**What the exercise asks:** The lines to be extracted run from the start of the listing through the line containing "return [(radius *"; copy them exactly and nothing else.

**Provided records:**
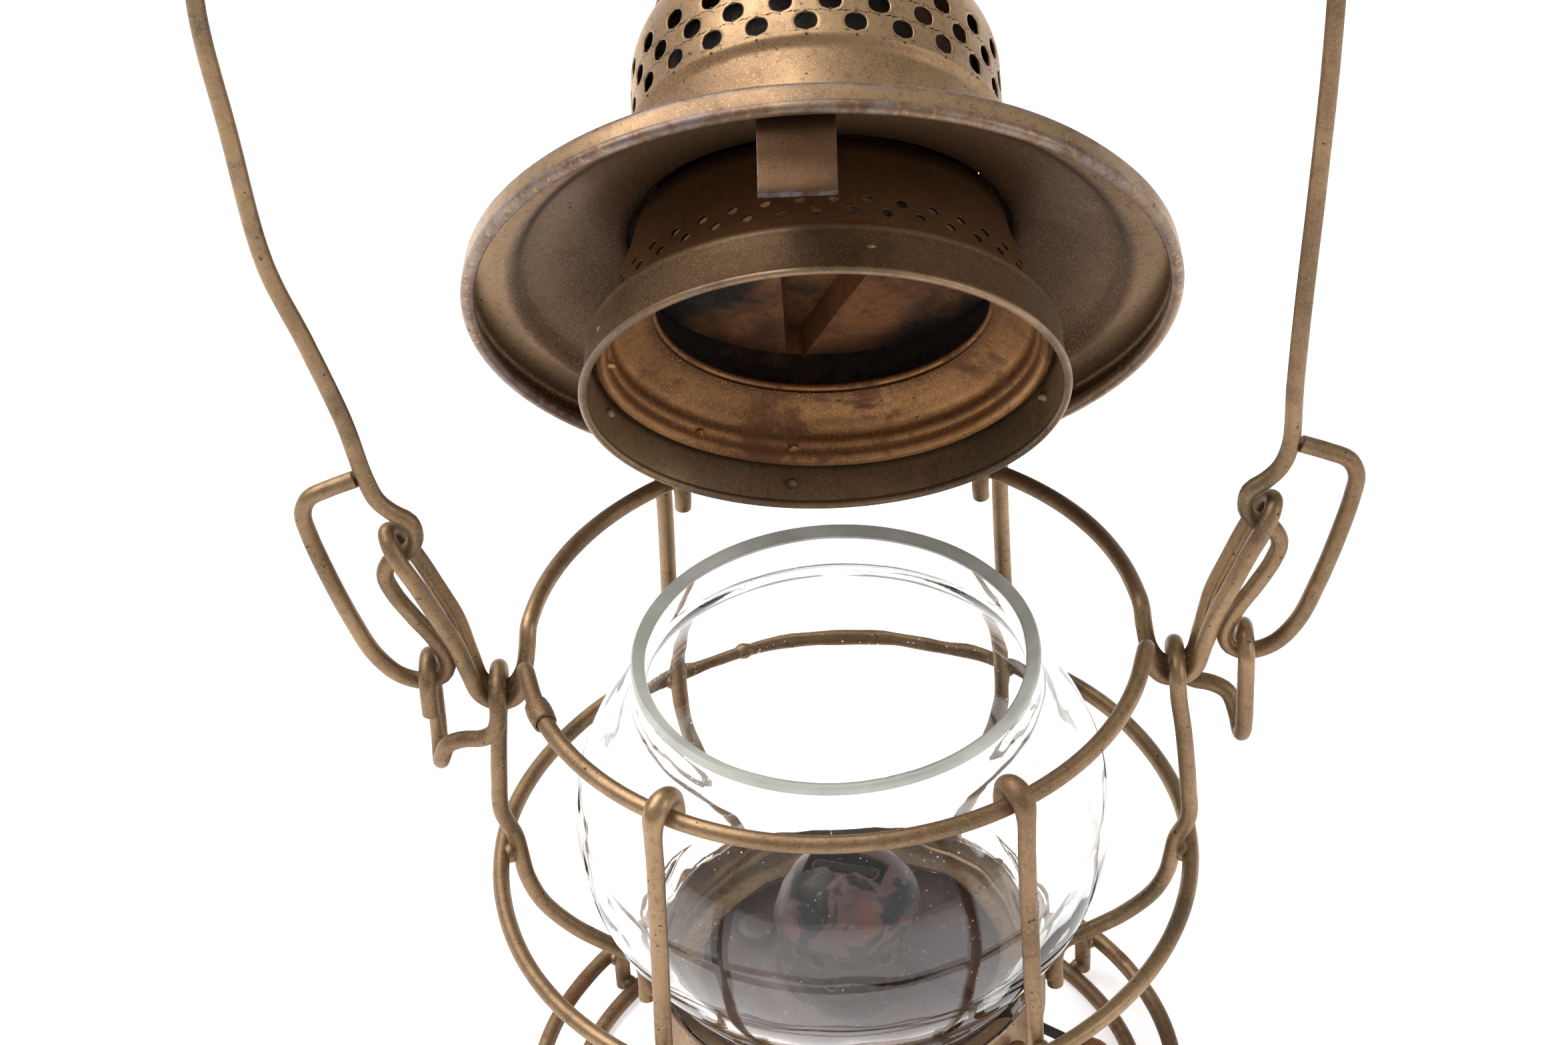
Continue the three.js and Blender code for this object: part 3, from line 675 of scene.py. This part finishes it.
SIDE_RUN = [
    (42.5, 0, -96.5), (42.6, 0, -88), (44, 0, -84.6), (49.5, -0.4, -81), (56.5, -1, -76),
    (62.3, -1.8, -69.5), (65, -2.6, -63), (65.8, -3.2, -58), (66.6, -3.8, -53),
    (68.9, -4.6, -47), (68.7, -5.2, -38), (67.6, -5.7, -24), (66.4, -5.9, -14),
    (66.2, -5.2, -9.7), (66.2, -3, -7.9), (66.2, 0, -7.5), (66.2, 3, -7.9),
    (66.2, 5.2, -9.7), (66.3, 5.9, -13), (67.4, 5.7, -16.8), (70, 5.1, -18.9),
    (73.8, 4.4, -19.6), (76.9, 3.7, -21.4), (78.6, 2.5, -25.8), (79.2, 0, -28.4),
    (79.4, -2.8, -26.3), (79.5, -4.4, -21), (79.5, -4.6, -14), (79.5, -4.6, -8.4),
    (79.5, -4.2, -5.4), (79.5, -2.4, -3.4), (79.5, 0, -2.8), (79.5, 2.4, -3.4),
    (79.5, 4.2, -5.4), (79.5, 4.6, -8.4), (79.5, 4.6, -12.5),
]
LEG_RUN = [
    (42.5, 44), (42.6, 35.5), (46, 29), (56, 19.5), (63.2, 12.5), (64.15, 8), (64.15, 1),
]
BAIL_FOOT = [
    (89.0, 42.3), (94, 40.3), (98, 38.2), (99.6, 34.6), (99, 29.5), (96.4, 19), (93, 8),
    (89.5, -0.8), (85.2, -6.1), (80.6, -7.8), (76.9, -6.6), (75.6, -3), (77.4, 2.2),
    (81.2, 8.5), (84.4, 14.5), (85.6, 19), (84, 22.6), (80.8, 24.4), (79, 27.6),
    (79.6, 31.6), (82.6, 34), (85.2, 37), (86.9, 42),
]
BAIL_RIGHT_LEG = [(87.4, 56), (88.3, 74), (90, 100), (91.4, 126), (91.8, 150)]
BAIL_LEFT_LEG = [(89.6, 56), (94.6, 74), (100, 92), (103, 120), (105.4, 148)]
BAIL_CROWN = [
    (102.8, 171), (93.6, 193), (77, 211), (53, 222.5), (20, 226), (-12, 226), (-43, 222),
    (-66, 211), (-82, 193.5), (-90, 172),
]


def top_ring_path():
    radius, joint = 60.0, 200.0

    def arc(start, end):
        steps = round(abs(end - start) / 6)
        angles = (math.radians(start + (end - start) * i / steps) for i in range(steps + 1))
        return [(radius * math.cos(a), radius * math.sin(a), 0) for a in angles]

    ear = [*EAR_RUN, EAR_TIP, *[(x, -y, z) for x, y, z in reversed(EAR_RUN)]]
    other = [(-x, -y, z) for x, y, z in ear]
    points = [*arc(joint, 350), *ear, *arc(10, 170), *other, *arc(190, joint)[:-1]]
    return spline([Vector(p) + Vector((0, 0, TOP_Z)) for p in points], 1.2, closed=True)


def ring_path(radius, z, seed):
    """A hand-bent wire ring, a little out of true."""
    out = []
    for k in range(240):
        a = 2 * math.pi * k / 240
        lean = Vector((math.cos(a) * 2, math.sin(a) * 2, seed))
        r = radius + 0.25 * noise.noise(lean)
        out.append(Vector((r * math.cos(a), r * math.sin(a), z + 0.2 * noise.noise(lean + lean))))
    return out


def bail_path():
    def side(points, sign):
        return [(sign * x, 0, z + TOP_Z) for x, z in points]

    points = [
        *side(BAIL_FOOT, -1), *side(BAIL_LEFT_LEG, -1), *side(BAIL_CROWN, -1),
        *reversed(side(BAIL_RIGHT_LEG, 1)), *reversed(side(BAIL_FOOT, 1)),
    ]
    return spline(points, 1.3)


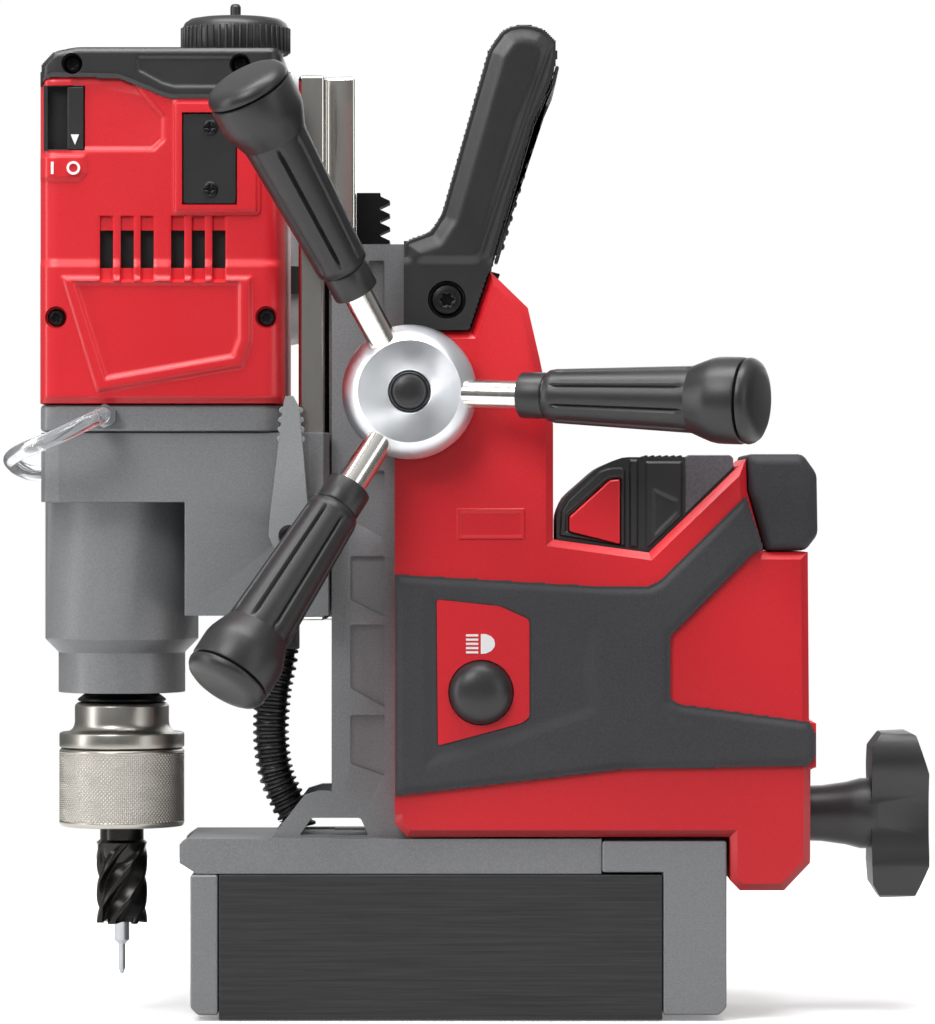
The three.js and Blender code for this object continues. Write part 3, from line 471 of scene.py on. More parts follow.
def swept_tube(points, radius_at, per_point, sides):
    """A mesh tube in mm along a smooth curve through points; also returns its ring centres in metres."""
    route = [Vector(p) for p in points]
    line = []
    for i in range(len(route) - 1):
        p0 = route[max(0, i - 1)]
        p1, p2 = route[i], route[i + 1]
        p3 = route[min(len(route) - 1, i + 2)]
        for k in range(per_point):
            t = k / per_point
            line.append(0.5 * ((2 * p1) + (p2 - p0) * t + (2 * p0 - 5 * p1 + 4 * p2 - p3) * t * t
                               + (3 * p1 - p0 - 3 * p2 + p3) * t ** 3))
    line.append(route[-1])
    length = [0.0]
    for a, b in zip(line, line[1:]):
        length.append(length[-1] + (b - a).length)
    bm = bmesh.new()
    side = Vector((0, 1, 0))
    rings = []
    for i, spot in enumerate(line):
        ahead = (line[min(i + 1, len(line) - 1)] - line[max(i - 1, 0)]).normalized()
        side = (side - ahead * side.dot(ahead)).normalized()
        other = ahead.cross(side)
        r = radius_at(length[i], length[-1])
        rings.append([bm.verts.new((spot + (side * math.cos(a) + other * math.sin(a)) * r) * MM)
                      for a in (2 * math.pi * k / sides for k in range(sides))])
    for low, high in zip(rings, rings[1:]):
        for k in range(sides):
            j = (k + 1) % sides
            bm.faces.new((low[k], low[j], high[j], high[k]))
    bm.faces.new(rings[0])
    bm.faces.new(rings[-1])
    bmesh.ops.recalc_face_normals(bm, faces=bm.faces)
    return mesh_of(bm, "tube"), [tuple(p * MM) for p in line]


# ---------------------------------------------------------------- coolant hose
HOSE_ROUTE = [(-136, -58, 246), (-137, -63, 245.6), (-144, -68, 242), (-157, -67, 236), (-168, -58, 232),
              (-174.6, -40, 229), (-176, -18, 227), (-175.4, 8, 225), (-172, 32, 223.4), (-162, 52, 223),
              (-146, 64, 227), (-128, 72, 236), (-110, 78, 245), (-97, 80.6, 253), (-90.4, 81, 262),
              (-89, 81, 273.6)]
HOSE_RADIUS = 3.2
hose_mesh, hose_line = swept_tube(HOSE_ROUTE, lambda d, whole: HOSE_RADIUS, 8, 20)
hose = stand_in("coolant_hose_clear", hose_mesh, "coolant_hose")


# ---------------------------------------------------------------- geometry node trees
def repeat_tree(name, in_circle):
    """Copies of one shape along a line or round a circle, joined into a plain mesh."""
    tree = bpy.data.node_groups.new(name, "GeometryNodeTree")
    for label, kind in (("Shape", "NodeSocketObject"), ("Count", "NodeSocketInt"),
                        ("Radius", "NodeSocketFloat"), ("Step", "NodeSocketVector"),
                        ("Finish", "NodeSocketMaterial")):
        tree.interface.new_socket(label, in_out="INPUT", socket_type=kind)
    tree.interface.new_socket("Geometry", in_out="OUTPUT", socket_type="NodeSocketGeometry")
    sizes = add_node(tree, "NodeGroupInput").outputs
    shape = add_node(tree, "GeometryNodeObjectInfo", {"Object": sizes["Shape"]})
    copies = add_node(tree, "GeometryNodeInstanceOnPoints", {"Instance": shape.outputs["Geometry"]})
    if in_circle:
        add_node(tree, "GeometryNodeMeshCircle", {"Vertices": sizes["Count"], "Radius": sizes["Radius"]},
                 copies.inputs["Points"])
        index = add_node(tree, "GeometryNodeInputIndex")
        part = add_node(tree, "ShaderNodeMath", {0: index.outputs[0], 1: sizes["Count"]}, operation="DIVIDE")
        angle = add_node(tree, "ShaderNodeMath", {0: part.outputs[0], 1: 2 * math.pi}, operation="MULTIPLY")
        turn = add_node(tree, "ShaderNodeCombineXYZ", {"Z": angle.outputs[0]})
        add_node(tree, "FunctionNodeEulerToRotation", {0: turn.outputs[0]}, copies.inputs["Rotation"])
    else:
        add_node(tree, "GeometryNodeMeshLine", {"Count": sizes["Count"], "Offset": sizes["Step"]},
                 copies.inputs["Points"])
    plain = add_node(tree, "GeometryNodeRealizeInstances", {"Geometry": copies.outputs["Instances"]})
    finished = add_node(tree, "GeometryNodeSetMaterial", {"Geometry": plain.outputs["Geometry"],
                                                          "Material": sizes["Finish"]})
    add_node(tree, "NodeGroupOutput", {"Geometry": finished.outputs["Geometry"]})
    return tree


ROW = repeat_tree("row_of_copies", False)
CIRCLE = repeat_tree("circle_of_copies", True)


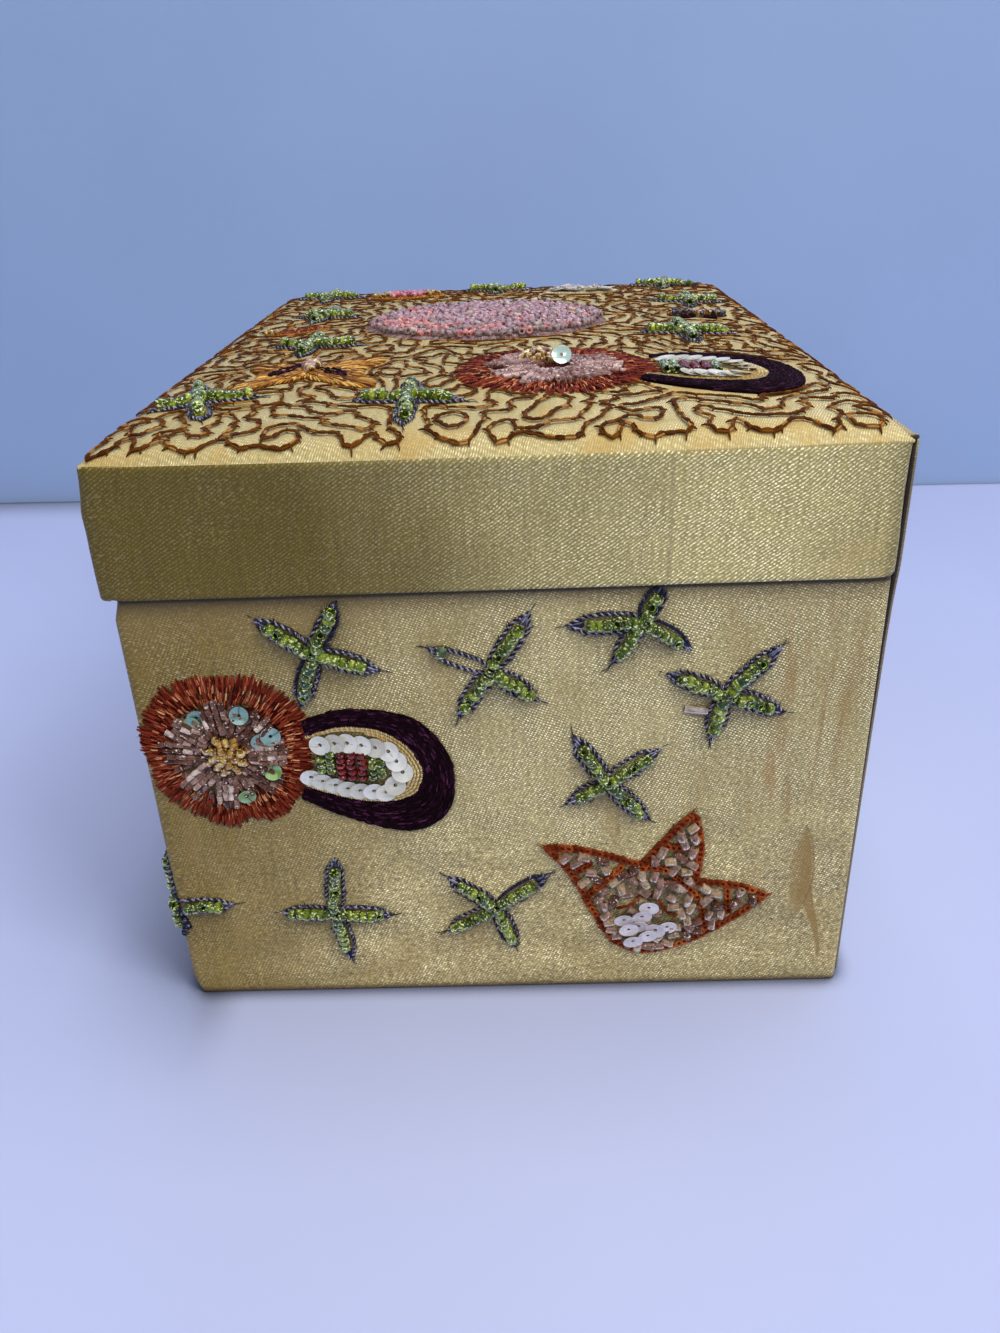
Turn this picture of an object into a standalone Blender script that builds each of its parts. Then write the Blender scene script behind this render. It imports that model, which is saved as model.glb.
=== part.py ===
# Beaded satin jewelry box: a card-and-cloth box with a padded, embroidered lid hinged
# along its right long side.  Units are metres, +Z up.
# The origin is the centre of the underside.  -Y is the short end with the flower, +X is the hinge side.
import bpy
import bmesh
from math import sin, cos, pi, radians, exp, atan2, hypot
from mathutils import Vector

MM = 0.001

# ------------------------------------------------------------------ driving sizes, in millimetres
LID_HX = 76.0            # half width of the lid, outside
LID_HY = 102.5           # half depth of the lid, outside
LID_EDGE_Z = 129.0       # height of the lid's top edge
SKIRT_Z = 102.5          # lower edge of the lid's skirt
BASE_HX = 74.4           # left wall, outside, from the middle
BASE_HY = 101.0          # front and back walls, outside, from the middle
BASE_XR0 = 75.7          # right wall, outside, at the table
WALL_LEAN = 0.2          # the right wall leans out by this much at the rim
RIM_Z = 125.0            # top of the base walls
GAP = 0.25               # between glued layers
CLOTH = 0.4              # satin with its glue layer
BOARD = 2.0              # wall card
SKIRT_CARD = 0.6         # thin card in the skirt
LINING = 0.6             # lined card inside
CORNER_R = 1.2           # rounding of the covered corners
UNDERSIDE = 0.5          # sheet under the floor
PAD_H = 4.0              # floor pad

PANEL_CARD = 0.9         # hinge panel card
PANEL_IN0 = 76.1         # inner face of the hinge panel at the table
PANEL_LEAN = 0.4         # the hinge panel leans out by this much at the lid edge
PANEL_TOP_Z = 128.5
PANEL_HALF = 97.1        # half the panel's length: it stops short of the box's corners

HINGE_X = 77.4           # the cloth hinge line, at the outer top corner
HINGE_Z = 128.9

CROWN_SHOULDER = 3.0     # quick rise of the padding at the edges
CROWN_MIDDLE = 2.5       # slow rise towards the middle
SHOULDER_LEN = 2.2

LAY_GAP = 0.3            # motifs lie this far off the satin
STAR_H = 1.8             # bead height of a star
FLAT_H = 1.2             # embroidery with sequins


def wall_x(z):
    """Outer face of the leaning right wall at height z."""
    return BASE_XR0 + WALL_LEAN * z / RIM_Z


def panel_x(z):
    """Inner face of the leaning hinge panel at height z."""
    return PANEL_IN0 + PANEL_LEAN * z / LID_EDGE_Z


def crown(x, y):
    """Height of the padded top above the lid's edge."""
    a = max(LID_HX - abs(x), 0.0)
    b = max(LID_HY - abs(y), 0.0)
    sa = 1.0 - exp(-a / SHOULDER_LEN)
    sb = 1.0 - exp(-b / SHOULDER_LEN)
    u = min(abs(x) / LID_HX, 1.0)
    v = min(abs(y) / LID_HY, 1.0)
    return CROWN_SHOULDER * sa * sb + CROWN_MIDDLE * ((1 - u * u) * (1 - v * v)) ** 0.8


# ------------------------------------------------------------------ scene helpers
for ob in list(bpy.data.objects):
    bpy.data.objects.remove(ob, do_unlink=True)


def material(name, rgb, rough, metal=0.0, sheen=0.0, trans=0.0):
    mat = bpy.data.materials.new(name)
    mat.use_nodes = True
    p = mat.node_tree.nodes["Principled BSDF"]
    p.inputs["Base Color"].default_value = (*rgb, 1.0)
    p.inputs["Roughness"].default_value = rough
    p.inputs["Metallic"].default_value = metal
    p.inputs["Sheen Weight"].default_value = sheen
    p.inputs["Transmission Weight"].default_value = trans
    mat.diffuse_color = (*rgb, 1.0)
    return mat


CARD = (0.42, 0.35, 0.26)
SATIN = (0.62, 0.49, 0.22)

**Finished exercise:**
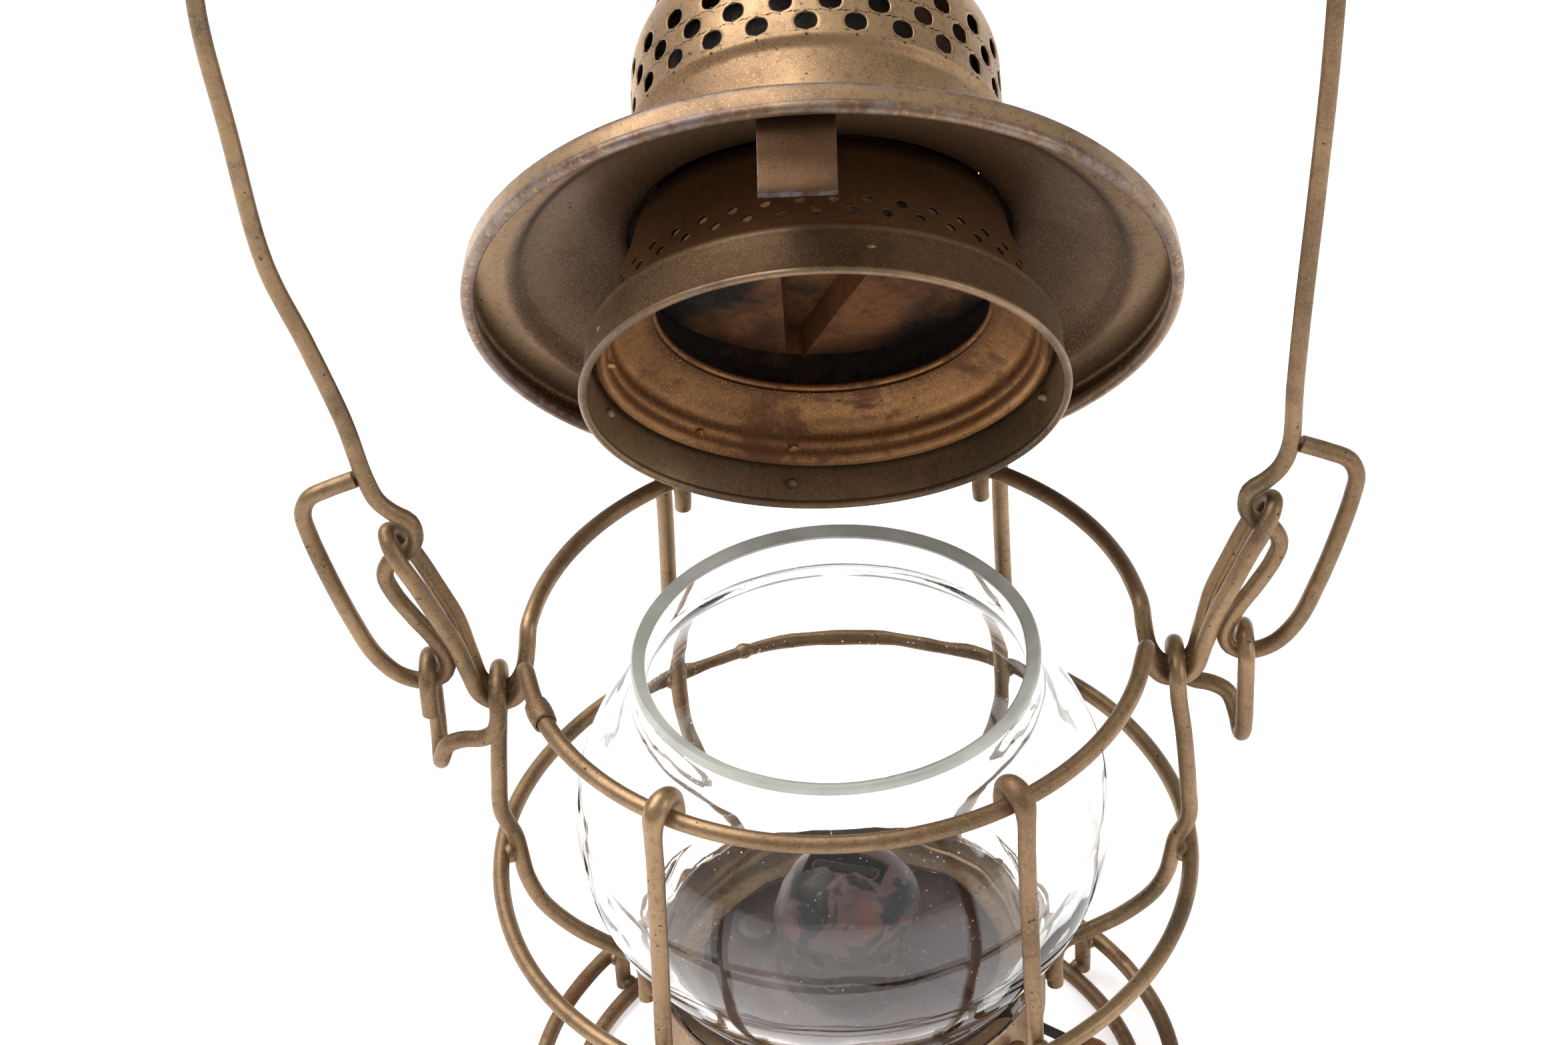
Continue the three.js and Blender code for this object: part 3, from line 675 of scene.py. This part finishes it.
SIDE_RUN = [
    (42.5, 0, -96.5), (42.6, 0, -88), (44, 0, -84.6), (49.5, -0.4, -81), (56.5, -1, -76),
    (62.3, -1.8, -69.5), (65, -2.6, -63), (65.8, -3.2, -58), (66.6, -3.8, -53),
    (68.9, -4.6, -47), (68.7, -5.2, -38), (67.6, -5.7, -24), (66.4, -5.9, -14),
    (66.2, -5.2, -9.7), (66.2, -3, -7.9), (66.2, 0, -7.5), (66.2, 3, -7.9),
    (66.2, 5.2, -9.7), (66.3, 5.9, -13), (67.4, 5.7, -16.8), (70, 5.1, -18.9),
    (73.8, 4.4, -19.6), (76.9, 3.7, -21.4), (78.6, 2.5, -25.8), (79.2, 0, -28.4),
    (79.4, -2.8, -26.3), (79.5, -4.4, -21), (79.5, -4.6, -14), (79.5, -4.6, -8.4),
    (79.5, -4.2, -5.4), (79.5, -2.4, -3.4), (79.5, 0, -2.8), (79.5, 2.4, -3.4),
    (79.5, 4.2, -5.4), (79.5, 4.6, -8.4), (79.5, 4.6, -12.5),
]
LEG_RUN = [
    (42.5, 44), (42.6, 35.5), (46, 29), (56, 19.5), (63.2, 12.5), (64.15, 8), (64.15, 1),
]
BAIL_FOOT = [
    (89.0, 42.3), (94, 40.3), (98, 38.2), (99.6, 34.6), (99, 29.5), (96.4, 19), (93, 8),
    (89.5, -0.8), (85.2, -6.1), (80.6, -7.8), (76.9, -6.6), (75.6, -3), (77.4, 2.2),
    (81.2, 8.5), (84.4, 14.5), (85.6, 19), (84, 22.6), (80.8, 24.4), (79, 27.6),
    (79.6, 31.6), (82.6, 34), (85.2, 37), (86.9, 42),
]
BAIL_RIGHT_LEG = [(87.4, 56), (88.3, 74), (90, 100), (91.4, 126), (91.8, 150)]
BAIL_LEFT_LEG = [(89.6, 56), (94.6, 74), (100, 92), (103, 120), (105.4, 148)]
BAIL_CROWN = [
    (102.8, 171), (93.6, 193), (77, 211), (53, 222.5), (20, 226), (-12, 226), (-43, 222),
    (-66, 211), (-82, 193.5), (-90, 172),
]


def top_ring_path():
    radius, joint = 60.0, 200.0

    def arc(start, end):
        steps = round(abs(end - start) / 6)
        angles = (math.radians(start + (end - start) * i / steps) for i in range(steps + 1))
        return [(radius * math.cos(a), radius * math.sin(a), 0) for a in angles]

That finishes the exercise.